I think I understand enough in a simple circuit (like the CNC’s board). For some reason (maybe smth I red/imagined) I thought that multiple power sources don’t play nice toghether if there is a difference in potential (that 7V). From what you’re saying that’s not a problem if grounds are connected. Also don’t connect the loops in such a way that current finds a new easier path to ground through the wrong part of the overall circuit (agreed).
The rest of the understanding ( = master - enough) will come in time I hope. Learning by yourself can sometimes implant the wrong ideeas in your head. (big THANKS for you’re site and others alike that help DIY in a field like EE)
Diagrams are indeed the way. Trying to learn Eagle.

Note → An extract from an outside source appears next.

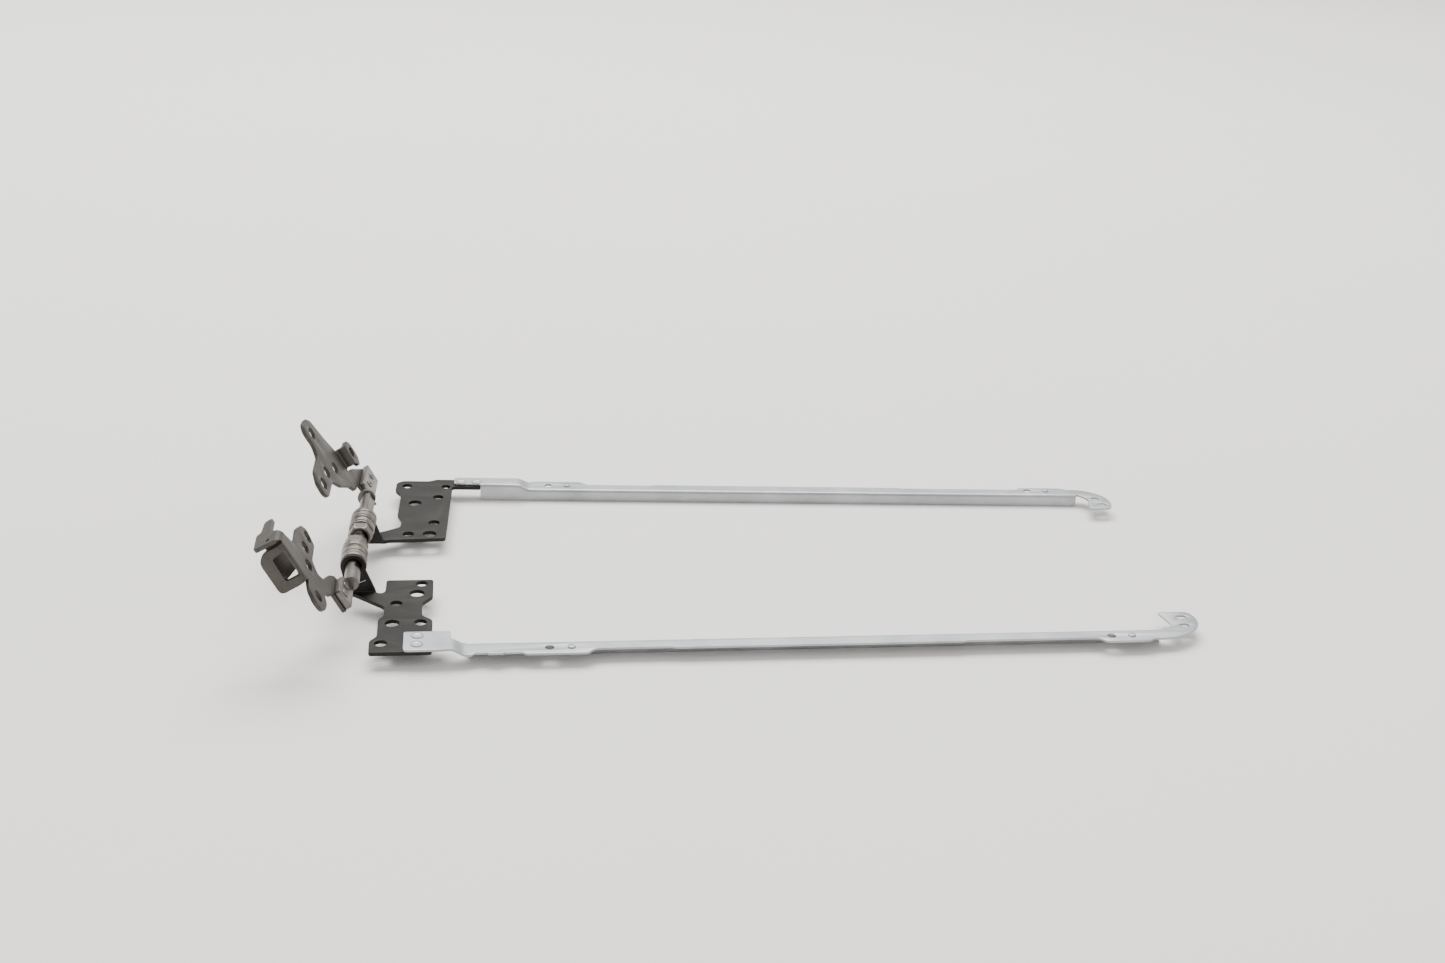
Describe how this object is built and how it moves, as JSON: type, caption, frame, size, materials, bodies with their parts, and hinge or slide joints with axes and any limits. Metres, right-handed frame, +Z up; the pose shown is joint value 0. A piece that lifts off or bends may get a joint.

I also want to have my 1st PCB for the CNC once the prototype works. (final version will have opto isolators but for now I want to cut some fancy parts that my software cannot handle)
A multimeter and a old computer will ensure success.
Just for the heck of it I’ll upload the Eagle schematic when is done.
Only if there were more hours in a day…
I didn’t look at those images too carefully, but you can see they are trying to make points of how the grounds are connected together at one point. I am not sure what that common wire is, but it looks like you might connect the logic ground the same way. By the way, be careful about differentiating the A4983 chip from our carrier board for it. On our carrier, the GND pin next to the VMOT pin is intended to be the main power ground; the GND pin next to VDD is intended to be the connection for logic ground (they are connected on the board).